The CFTC estimates that BitMEX has facilitated ‘trillions of dollars’ in cryptocurrency derivatives transactions, received $11 billion in deposits and earned more than $1 billion in fees since beginning the operations in 2014.

Separately, FBI prosecutors indicted BitMEX’s owners and top executives: Arthur Hayes, Benjamin Delo, Samuel Reed, and Gregory Dwyer. The four men stood accused of violating the Bank Secrecy Act, evading money laundering regulations and operating an unlicensed business.

The statement further stated that the indicted officials allowed BitMEX to operate as a platform “in the shadows of the financial markets.”

The above statement was apparently related to BitMex’s former CEO, Arthur Hayes who was captured on a video saying that it just costs ‘a coconut’ to bribe the Seychellois authorities. Hayes surrendered to US authorities back in April to face trial.

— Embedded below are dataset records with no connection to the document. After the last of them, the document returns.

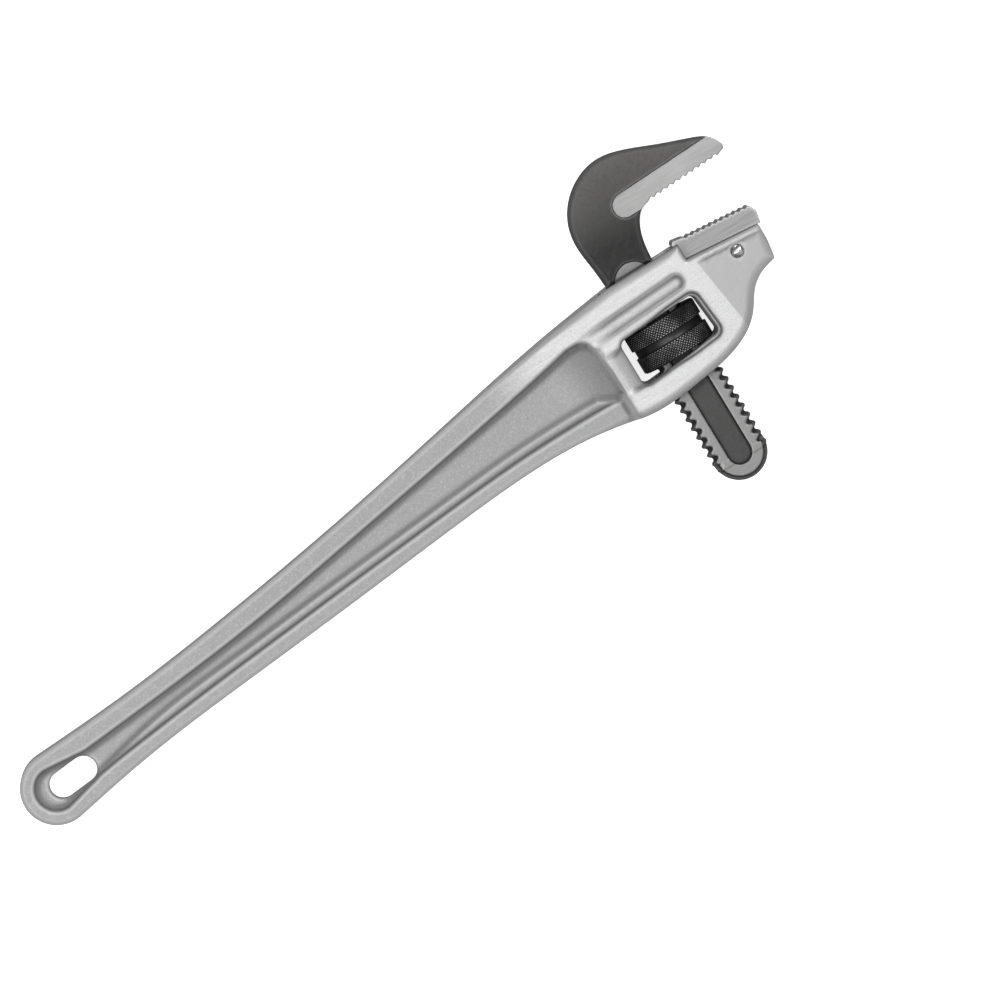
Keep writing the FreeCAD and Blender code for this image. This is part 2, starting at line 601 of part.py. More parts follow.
def footprint_shift(solids):
    """What brings the middle of the wrench's footprint to the origin and its lowest face to height 0."""
    low = V(1e9, 1e9, 1e9)
    high = V(-1e9, -1e9, -1e9)
    for solid in solids.values():
        bounds = solid.optimalBoundingBox(False, False)
        low = V(min(low.x, bounds.XMin), min(low.y, bounds.YMin), min(low.z, bounds.ZMin))
        high = V(max(high.x, bounds.XMax), max(high.y, bounds.YMax), max(high.z, bounds.ZMax))
    return V(-(low.x + high.x) / 2, -(low.y + high.y) / 2, -low.z)


def main():
    solids = build()
    shift = footprint_shift(solids)
    os.makedirs("parts", exist_ok=True)
    for name, solid in solids.items():
        solid.translate(shift)
        solid.exportStep(f"parts/{name}.step")
        print(name, len(solid.Solids), solid.isValid(), round(solid.Volume, 1))
    print("head coordinates moved by", [round(c, 4) for c in shift])


main()
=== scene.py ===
import math

import bpy
import numpy as np
from mathutils import Matrix, Vector


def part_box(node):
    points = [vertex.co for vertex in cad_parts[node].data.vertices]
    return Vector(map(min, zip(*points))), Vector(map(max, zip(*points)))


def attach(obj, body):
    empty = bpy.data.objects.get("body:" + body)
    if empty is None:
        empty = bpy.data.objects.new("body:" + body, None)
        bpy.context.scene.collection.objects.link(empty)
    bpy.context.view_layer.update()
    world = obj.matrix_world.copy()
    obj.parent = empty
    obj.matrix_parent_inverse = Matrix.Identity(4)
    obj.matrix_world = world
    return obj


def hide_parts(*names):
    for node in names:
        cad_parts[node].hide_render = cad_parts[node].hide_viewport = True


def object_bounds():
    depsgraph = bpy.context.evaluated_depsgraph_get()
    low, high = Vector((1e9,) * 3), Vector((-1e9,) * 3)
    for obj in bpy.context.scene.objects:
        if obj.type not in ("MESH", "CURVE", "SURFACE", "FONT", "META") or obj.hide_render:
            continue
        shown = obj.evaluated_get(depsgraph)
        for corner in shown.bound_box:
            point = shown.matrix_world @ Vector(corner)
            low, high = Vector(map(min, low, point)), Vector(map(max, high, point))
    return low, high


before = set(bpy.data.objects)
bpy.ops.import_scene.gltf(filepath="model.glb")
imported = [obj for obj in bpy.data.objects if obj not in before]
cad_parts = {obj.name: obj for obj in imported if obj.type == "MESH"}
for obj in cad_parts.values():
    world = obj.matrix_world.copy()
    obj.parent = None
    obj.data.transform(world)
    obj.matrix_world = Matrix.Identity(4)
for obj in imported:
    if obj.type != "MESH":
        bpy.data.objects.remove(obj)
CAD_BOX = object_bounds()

# Shapes below are in head coordinates, in millimetres: the origin is the nut's centre, +Y is the
# thread axis towards the hook, +X is towards the jaws' open end and +Z is up, away from the floor.
# place() turns them into the frame.
MM = 0.001
NUT_LOW, NUT_HIGH = (np.array(corner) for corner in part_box("adjusting_nut"))
HEAD = (NUT_LOW + NUT_HIGH) / 2
NUT_R = (NUT_HIGH - NUT_LOW)[0] / 2 / MM
NUT_HALF = (NUT_HIGH - NUT_LOW)[1] / 2 / MM


def head_box(node):
    """A CAD node's lowest and highest corners in head coordinates."""
    return tuple((np.array(corner) - HEAD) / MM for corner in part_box(node))


def place(points):
    return np.asarray(points, dtype=np.float64) * MM + HEAD


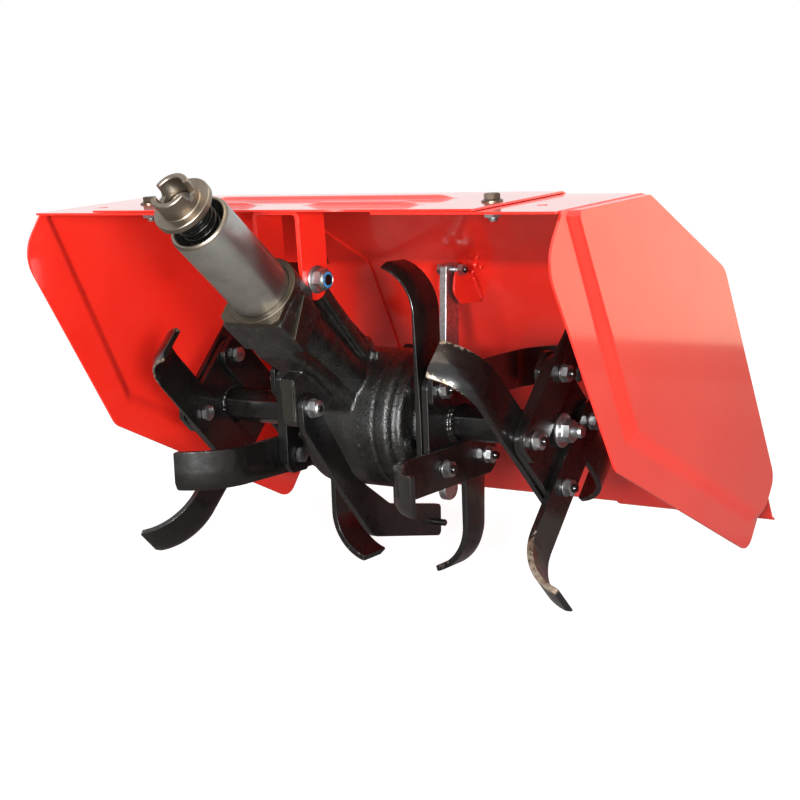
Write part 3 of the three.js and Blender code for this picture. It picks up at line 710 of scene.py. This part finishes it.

The complaint further claims that BitMex, which handled nearly $2 billion in bitcoin trading volumes over the past 24 hours, has created a false ‘shell’ company called ABS Global. The legal documents state the move was part of a broader securities law dodge designed to tell regulators that BitMEX has no California operations or US investors.

However, California was where most of BitMEX’s technology and services are managed, and where almost all of its key personnel live and run operations. In addition, over half of the BitMEX jobs listed on recruitment sites were looking for staff to work in the San Francisco office.

When the months-long CFTC probe hit the wires last year, Hayes said that his company blocks any user who breaks BitMEX rules that bar onboarding US residents and nationals. However, he said some registrants mask their location by using VPNs to assign their computer to a permitted country, tricking filters put in place.

Interestingly enough, the move by the CFTC came shortly after a heated debate surfaced between BitMex former CEO Hayes and self-proclaimed early investors in the crypto derivatives platform. Four plaintiffs are collectively suing BitMex for $540 million, claiming that they were the first seed investors of BitMex in 2015 and that their $55,000 investment was supposed to have been converted into equity at $10 million post-money valuation.

Finally, the CFTC said that BitMEX has engaged in remedial measures, including developing an AML and user verification program. Moreover, the exchange has certified to the regulators that all active users have undergone user-verification, resulting in all Americans and unverified users being blocked from trading or making withdrawals.

“BitMEX also certified that as of June 30, 2021, BitMEX is no longer maintaining any operations or business functions in the U.S., except for limited personnel performing technology, systems maintenance, and security functions, all of whom have no direct or indirect involvement with marketing or solicitation of customers,” the order concludes.